インパクトある地名が旧奥州街道にあった。岩手県南部にある鬼死骸(おにしがい)だ。数年前までは路線バスが通っていて、バス停はこの名前で使われていたそうだ。
現在は休憩所として残されているが(休憩所内には「鬼死骸村」の説明がある)、アニメ『鬼滅の刃』がヒットした影響で、海外からの旅行者がたまに訪れるそうだ。
ロサンゼルスや日本中が夢中になったのだから、地元が盛り上がらないわけがない。奥州市役所の庁舎内には地元出身の大谷翔平の偉業を祝福するブースが設置されていた。
僕が訪れた日は「50-50」達成を記念したステッカーが市役所で配布されたが、開庁前から行列ができてあっという間に配布は終わってしまった。
十和田市で身長4mの女性に遭遇!?
十和田市現代美術館は芸術に疎い僕のような人間でも存分に楽しめる。入館直後に度肝を抜かれるのは高さ4mもある「スタンディング・ウーマン」という作品。大きさもさることながら、髪の毛や血管など細部までリアルに仕上げた完成度の高さに圧倒される。
「建物ーブエノスアイレス」は床に洋風建築の外観があって、それが斜めに立ち上がった鏡に映し出される。来館者のほとんどが寝転がって無重力的な写真を撮っていた。
津軽半島には魅力的なキャンプ場がいっぱい
奥州街道の旅では宿泊を続けてきたが、最後の夜は宿が見あたらず、油川という宿場でテント泊をした。詳細はBE-PAL3月号の『シェルパ斉藤の旅の自由型』を読んでもらいたい。ガス欠になった地点は近くに温泉があって、人気の居酒屋もあって、最高のキャンプ地だった。
津軽半島の海岸はキャンプ場が各所にあった。ありがたいことにほとんどが無料。有料でも1泊テント1張り500円程度という良心的な料金設定だった。どこも風景がいいし、ペグを打ちやすくてテントが張りやすい素敵なキャンプ場ばかりだ。

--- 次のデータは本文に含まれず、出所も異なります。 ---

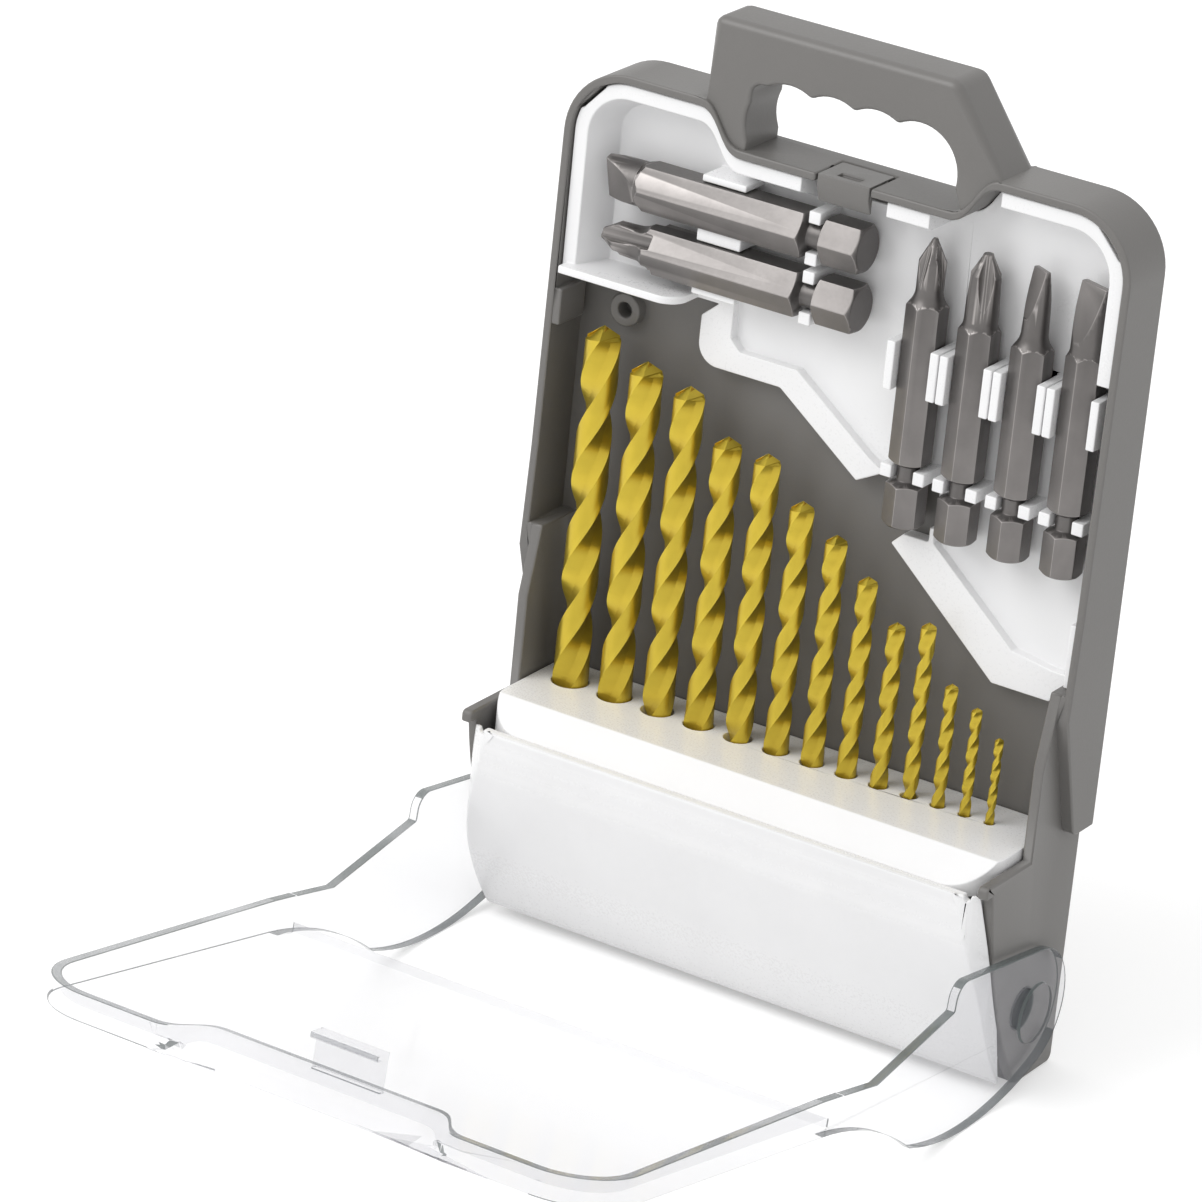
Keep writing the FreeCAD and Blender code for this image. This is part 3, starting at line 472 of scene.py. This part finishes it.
def linked(name, data):
    """Puts a mesh, lamp or camera into the scene."""
    item = bpy.data.objects.new(name, data)
    bpy.context.scene.collection.objects.link(item)
    return item


def baked(source, name):
    """The evaluated mesh of an object whose modifiers make it, as a plain mesh; the object goes."""
    bpy.context.view_layer.update()
    graph = bpy.context.evaluated_depsgraph_get()
    mesh = bpy.data.meshes.new_from_object(source.evaluated_get(graph))
    old = source.data
    bpy.data.objects.remove(source)
    bpy.data.meshes.remove(old)
    mesh.name = name
    return mesh


def smoothed(mesh, name, angle):
    """Shades a mesh smooth up to an angle in degrees, with its large flats kept flat."""
    for polygon in mesh.polygons:
        polygon.use_smooth = True
    mesh.set_sharp_from_angle(angle=math.radians(angle))
    source = linked(name + "_shading", mesh)
    weigh = source.modifiers.new("Flats", "WEIGHTED_NORMAL")
    weigh.keep_sharp = True
    weigh.weight = FLATS_WEIGHT
    return baked(source, name)


def even(width):
    """The same rounding at every place of a form."""
    return lambda place: width


def squared(bm, corners):
    """Draws round corners of a form out to square ones. Each has a centre, a radius, two outward
    axes, the axis it runs along and how far its far end leans along that axis as it rises."""
    moves = {}
    for centre, radius, first, second, run, lean in corners:
        arc = []
        for vert in bm.verts:
            out = vert.co - centre
            a, b = out.dot(first), out.dot(second)
            if min(a, b) > -AXIS_SLACK and abs(math.hypot(a, b) - radius) < ARC_SLACK:
                arc.append((abs(math.atan2(b, a) - math.pi / 4), vert, a, b))
        middle = sum(vert.co.dot(run) for turn, vert, a, b in arc) / len(arc)
        for near in (True, False):
            end = [item for item in arc if (item[1].co.dot(run) < middle) == near]
            nearest = min(item[0] for item in end) + TURN_SLACK
            for turn, vert, a, b in end:
                move = moves.setdefault(vert, [])
                if turn < nearest or a > b:
                    move.append((first, first, radius - a))
                if turn < nearest or b > a:
                    move.append((second, second if near else second - run * lean, radius - b))
    for vert, steps in moves.items():
        done = []
        for axis, way, length in steps:
            if axis not in done:
                vert.co += way * length
                done.append(axis)


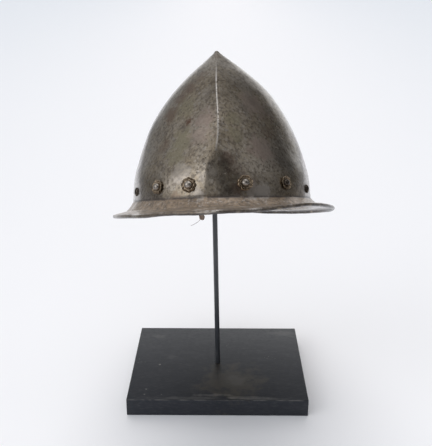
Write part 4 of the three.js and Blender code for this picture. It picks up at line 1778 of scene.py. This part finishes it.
@dataclass
class Rosettes:
    """Scalloped, cupped brass washers under the rivet heads."""

    diameter: float = 15.2
    hole: float = 4.0
    flat: float = 9.0
    notch: float = 1.0
    cup: float = 1.3
    thickness: float = 0.6
    gap: float = 0.3
    petals: int = 8
    bowl: float = 0.45
    bead: float = 0.35
    rings: int = 14
    corners: int = 14
    rim_place: float = 0.9
    rim_spread: float = 0.17
    bead_place: float = 0.12
    bead_spread: float = 0.12
    rough_depth: float = 0.00030
    rough_wave: float = 0.0045

    def build_one(self) -> bpy.types.Object:
        """Models one rosette: rings drawn out of a circle, shaped into petals and thickened.

        Returns:
            The rosette at the origin, facing +Z.
        """
        clear_selection()
        start = self.hole / 2 * MM
        end = self.diameter / 2 * MM
        bpy.ops.mesh.primitive_circle_add(vertices=self.petals * self.corners, radius=start)
        piece = bpy.context.object
        edit(piece)
        bpy.ops.mesh.select_all(action="SELECT")
        radius = start
        for ring in range(self.rings):
            wider = start + (end - start) * (ring + 1) / self.rings
            bpy.ops.mesh.extrude_region_move(TRANSFORM_OT_translate={"value": (0.0, 0.0, 0.0)})
            scale = wider / radius
            bpy.ops.transform.resize(value=(scale, scale, 1.0), center_override=(0.0, 0.0, 0.0))
            radius = wider
        bpy.ops.mesh.select_all(action="SELECT")
        bpy.ops.mesh.normals_make_consistent(inside=False)
        bpy.ops.object.mode_set(mode="OBJECT")
        points = read_points(piece)
        away = np.hypot(points[:, 0], points[:, 1])
        angle = np.arctan2(points[:, 1], points[:, 0])
        lobe = np.abs(np.cos(angle * self.petals / 2)) ** 0.6
        span = (self.diameter - self.flat) / 2
        out = np.clip((away / MM - self.flat / 2) / span, 0.0, 1.0)
        pull = self.notch * MM * (1 - lobe) * out
        shrink = 1 - pull / np.maximum(away, 1e-9)
        points[:, 0] *= shrink
        points[:, 1] *= shrink
        rim = np.exp(-(((out - self.rim_place) / self.rim_spread) ** 2)) * lobe
        bead = np.exp(-(((out - self.bead_place) / self.bead_spread) ** 2))
        bead = bead * (0.5 + 0.5 * np.cos(angle * self.petals * 2))
        rise = self.cup * out**1.2 - self.bowl * np.sin(out * math.pi) * lobe
        points[:, 2] = (self.gap + rise + self.bead * (rim * 0.8 + bead)) * MM
        write_points(piece, points)
        if piece.data.polygons[0].normal.z < 0:
            piece.data.flip_normals()
        raised = np.clip(0.1 + rim + 0.7 * bead, 0.0, 1.0)
        mark(piece, "top", raised)
        apply_modifier(
            piece, "SOLIDIFY", thickness=self.thickness * MM, offset=1.0, use_even_offset=False
        )
        bpy.ops.object.shade_smooth_by_angle(angle=math.radians(50))
        return piece

    def build(self, seats: list[Matrix], helmet: Matrix) -> dict[int, bpy.types.Object]:
        """Sets a rosette under each rivet that has kept one.

        Args:
            seats: The rivets' seats in the helmet's frame.
            helmet: The helmet's place in millimetres.

        Returns:
            The rosettes by the number of their rivet.
        """
        master = self.build_one()
        pieces = {}
        for index, (row, seat) in enumerate(zip(RIVET_TABLE, seats)):
            if not row.rosette:
                continue
            piece = copy_of(master, f"finished_rosette_{index + 1:02d}")
            mark(piece, "polish", row.brass_polish)
            rough_up(piece, self.rough_depth, self.rough_wave, 5.1 * index + 1.9)
            piece.data.transform(Matrix.Diagonal((row.size, row.size, 1.0, 1.0)))
            piece.data.transform(Matrix.Rotation(0.37 * index, 4, "Z"))
            piece.data.transform(to_metres(helmet @ seat))
            pieces[index] = piece
        bpy.data.objects.remove(master)
        return pieces


def to_metres(matrix: Matrix) -> Matrix:
    """A matrix with its place in millimetres, for a mesh in metres."""
    result = matrix.copy()
    result.translation *= MM
    return result


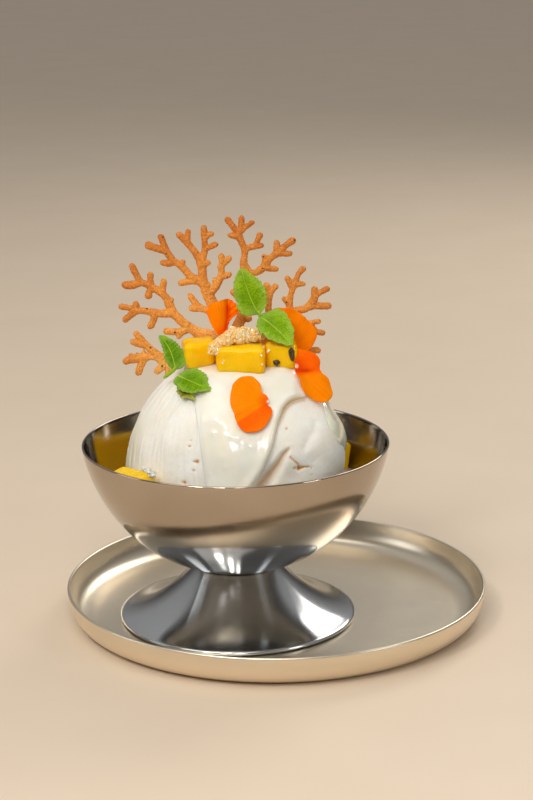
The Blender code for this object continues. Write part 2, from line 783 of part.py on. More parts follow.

奥州街道の終点は津軽半島先端に近い三厩。江戸時代に人々はここから津軽海峡を越えて蝦夷地に渡った。三厩には義経寺もある。あの源義経は平泉で命を落とすことなく、この地まで逃れて北海道へ渡ったとされる義経伝説だ。
義経寺には源義経が祈りを捧げたといわれる観音像が安置されている。小高い丘にある義経寺から眺める津軽海峡は最果ての地を感じさせる。